11 years after the Good Friday accord, three years into power-sharing and people still join the militants, despite the IRA ceasefire.
Yet the voices urging us all not to allow the violence to derail the peace process are loud. The voices suggesting this is how things are in Northern Ireland and we shall move on regardless are loud.
But what if they are wrong?

Three people died over the past few weeks.
The IRA fights no more but the Real IRA and Continuity IRA do. We can choose to ignore this or we can choose to acknowledge that not all is well in the State of Denmark.

Martin McGuinness, former IRA bigwig turned peacemaker, denounced those behind the attacks as "traitors" to the people of Ireland. I’m sure they consider him a traitor to their cause too. In every conflict, each side has its own truth. The more sides there are, the more truths there are, the harder the conflict is to resolve.

Mr McGuinness changed his mind regarding his own particular truth. But not everyone in Ireland accepts that unification is no longer on the cards. And the fact that, if put to a referendum, the motion of unification would be defeated in Northern Ireland due to demographic realities on the ground is not enough to change the hearts and turn the heads of those who are prepared to take up arms in the name of a cause – even a lost cause.

I don’t pretend to know what goes on in the heads of people who opt for violence in the defence of an idea. I don’t know how the brain gets to the conclusion that putting oneself in harm’s way and inflicting hurt on others is the way forward on a particular question.
But I know that for as long as these thoughts are being thought and for as long as we do not understand them, whatever solution we offer will leave some people dissatisfied. And if those people are the ones who are willing and able to take up arms to protest their dissatisfaction, then we have a problem that cannot be dismissed through sanitised language, describing murder as ‘terrorist outages’, destruction as ‘violent incidents’ and the, small-scale but undeniable, re-militarisation of northern Ireland’s youth as ‘statistically insignificant’.

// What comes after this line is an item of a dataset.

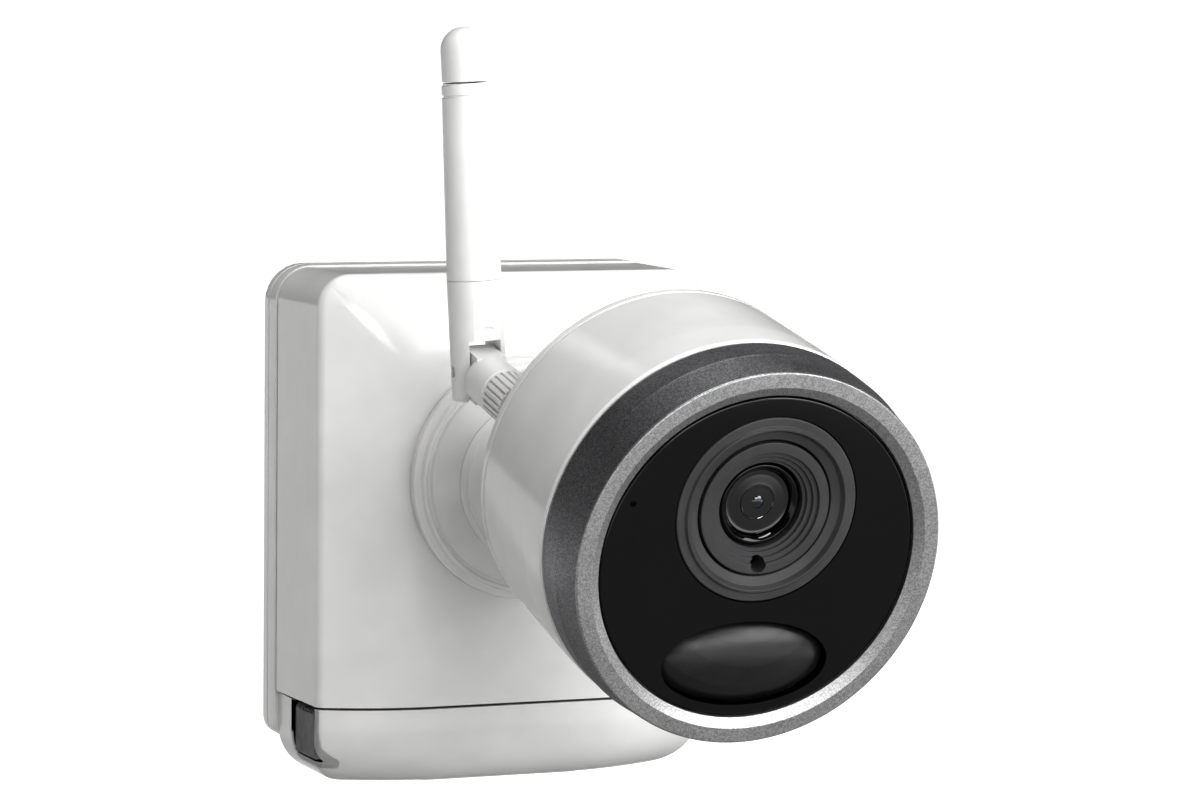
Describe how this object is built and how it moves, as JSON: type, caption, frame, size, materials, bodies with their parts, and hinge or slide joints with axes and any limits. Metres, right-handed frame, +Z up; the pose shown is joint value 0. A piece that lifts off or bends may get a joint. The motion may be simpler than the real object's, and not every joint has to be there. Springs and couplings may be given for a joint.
{
  "type": "security camera",
  "caption": "Battery bullet camera on a wall box: round head on a ball joint, folding antenna, hinged battery door with latch.",
  "frame": {"origin": "centre of the wall plate's back face", "axes": "+Y into the wall, +Z up, +X to the viewer's right when facing the camera's front"},
  "size_m": [0.0932, 0.1418, 0.1566],
  "materials": {
    "white_gloss": "moulded glossy white plastic",
    "white_satin": "moulded satin white plastic",
    "grey_plastic": "fine-textured dark grey plastic",
    "panel_black": "polished black plastic window",
    "motion_lens": "dark translucent moulded lens",
    "baffle_black": "matte stepped baffle",
    "ring_metal": "silver-grey metallic paint, satin",
    "band_metal": "gunmetal metallic paint, satin",
    "steel": "zinc-plated steel",
    "brass": "gold-plated contacts and connector",
    "rubber": "moulded silicone seal",
    "board": "solder-masked circuit board",
    "pack": "battery pack case",
    "lens_glass": "coated optical glass",
    "sensor": "silicon behind cover glass"
  },
  "bodies": {
    "box": {"wall_plate": "steel", "rear_housing": "white_gloss", "housing_gasket": "rubber", "front_housing": "white_gloss", "case_screw_1": "steel", "case_screw_2": "steel", "case_screw_3": "steel", "case_screw_4": "steel", "battery_pack_left": "pack", "battery_pack_right": "pack", "battery_contacts": "brass", "power_board": "board", "battery_seal": "rubber", "door_hinge_pin": "steel", "socket_flange": "white_gloss", "flange_screw_1": "steel", "flange_screw_2": "steel", "flange_screw_3": "steel"},
    "collar": {"locking_collar": "white_gloss"},
    "ball_seat": {"ball_seat": "baffle_black"},
    "ball": {"ball": "grey_plastic"},
    "head": {"ball_stud": "steel", "rear_cover": "white_gloss", "cover_screw_1": "steel", "cover_screw_2": "steel", "cover_screw_3": "steel", "shell_seal": "rubber", "head_shell": "white_gloss", "dark_band": "band_metal", "front_ring": "ring_metal", "front_panel": "panel_black", "lens_hood": "panel_black", "lens_baffle": "baffle_black", "lens_barrel": "baffle_black", "front_lens": "lens_glass", "lens_holder": "baffle_black", "image_sensor": "sensor", "main_board": "board", "ir_led_left": "sensor", "ir_led_right": "sensor", "motion_lens": "motion_lens", "motion_sensor": "steel", "light_sensor": "sensor", "microphone": "steel", "antenna_jack": "brass", "antenna_lead": "rubber"},
    "ir_filter": {"ir_filter": "lens_glass"},
    "antenna_nut": {"knurled_nut": "white_satin"},
    "antenna_base": {"antenna_base": "white_satin"},
    "whip": {"whip_fork": "white_satin", "whip_sleeve": "white_satin", "whip_cap": "white_satin", "whip_pin": "steel", "radiator": "brass"},
    "battery_door": {"battery_door": "white_gloss", "latch_pin": "steel", "latch_spring": "steel"},
    "latch": {"latch_lever": "grey_plastic"}
  },
  "joints": [
    {"name": "collar_turn", "type": "hinge", "parent": "box", "child": "collar", "pos_m": [0, -0.062, 0.0104], "axis": [0, -1, 0], "range_deg": [0, 90]},
    {"name": "head_pan", "type": "hinge", "parent": "box", "child": "ball_seat", "pos_m": [0, -0.062, 0.0104], "axis": [0, 0, 1], "range_deg": [-30, 30]},
    {"name": "head_tilt", "type": "hinge", "parent": "ball_seat", "child": "ball", "pos_m": [0, -0.062, 0.0104], "axis": [0.9999, 0.0157, 0], "range_deg": [-15, 15]},
    {"name": "head_roll", "type": "hinge", "parent": "ball", "child": "head", "pos_m": [0, -0.062, 0.0104], "axis": [0.0152, -0.9689, -0.247], "range_deg": [-15, 15]},
    {"name": "nut_turn", "type": "hinge", "parent": "head", "child": "antenna_nut", "pos_m": [-0.01894, -0.08204, 0.03034], "axis": [-0.0152, 0.9689, 0.247], "range_deg": [0, 90]},
    {"name": "antenna_swivel", "type": "hinge", "parent": "head", "child": "antenna_base", "pos_m": [-0.01908, -0.07332, 0.03257], "axis": [0.0152, -0.9689, -0.247], "range_deg": [-60, 60]},
    {"name": "antenna_fold", "type": "hinge", "parent": "antenna_base", "child": "whip", "pos_m": [-0.01924, -0.06305, 0.03518], "axis": [0.9981, 0.0002, 0.0608], "range_deg": [-20, 14.3]},
    {"name": "door_hinge", "type": "hinge", "parent": "box", "child": "battery_door", "pos_m": [0.04055, -0.02, -0.0387], "axis": [0, -1, 0], "range_deg": [0, 90]},
    {"name": "latch_turn", "type": "hinge", "parent": "battery_door", "child": "latch", "pos_m": [-0.041, -0.0247, -0.0383], "axis": [0, 1, 0], "range_deg": [0, 20], "stiffness_Nm_per_rad": 0.02},
    {"name": "filter_slide", "type": "slide", "parent": "head", "child": "ir_filter", "axis": [0.9999, 0.0157, 0], "range_m": [0, 0.007]}
  ]
}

And comparisons won’t help either.
Comparing Northern Ireland to the Basque country obfuscates the problem. The history and socio-economic background of the conflicts could not be more different. Same goes for their demands: ETA wants the Basque country to break away, most IRA offshoots want Ireland to unite. That’s a pretty big difference if you ask me.
Where the two resemble each other is in that the people living in the areas affected are far from unanimously behind the idea of independence or unity – and even those who share the vision and understand the sentiments are getting increasingly fed up with the violence.

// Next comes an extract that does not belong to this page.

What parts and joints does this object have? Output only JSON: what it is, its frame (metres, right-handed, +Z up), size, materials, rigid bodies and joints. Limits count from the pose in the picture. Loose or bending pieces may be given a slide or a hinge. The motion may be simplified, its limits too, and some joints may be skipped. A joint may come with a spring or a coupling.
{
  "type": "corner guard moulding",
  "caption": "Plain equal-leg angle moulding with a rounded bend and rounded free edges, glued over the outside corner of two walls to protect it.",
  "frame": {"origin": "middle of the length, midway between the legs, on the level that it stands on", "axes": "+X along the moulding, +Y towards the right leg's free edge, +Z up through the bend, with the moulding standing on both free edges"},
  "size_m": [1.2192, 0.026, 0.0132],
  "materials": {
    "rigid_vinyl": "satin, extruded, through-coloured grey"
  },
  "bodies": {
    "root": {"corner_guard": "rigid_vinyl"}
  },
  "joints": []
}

But the thing about violence is that ignoring it never makes it go away.

The peace process should not be derailed by the violence, is the chorus coming out of both Stormont and Westminster.
And that is right.
But the peace process cannot afford to ignore the violence either.

Their goal may be utopian, their ranks may be depleted but the militants who don’t buy into the power-sharing experiment in Northern Ireland are still around and not sitting tight.

McGuinness can accuse them of betraying their people all he likes – chances are that’s exactly what they think of him as well.
And the problem is that they are ‘the people’ as much as McGuinness is. They are ‘the people’ as much as those embracing the peace process are.
And ‘the people’ remain divided. So the peace process remains shaky. And hard work is still needed. And a perfect peace is still a way away. And the ability to take peace for granted further still.

But the greatest enemy of a perfect peace, that can be taken for granted as ‘the way things are’, is not the violence right now. It’s the people who tell us that violence in Northern Ireland is inevitable. It’s the people who think the way things always were is the way things will always be.
It’s the people who cannot believe in a perfect peace even though they are working towards it.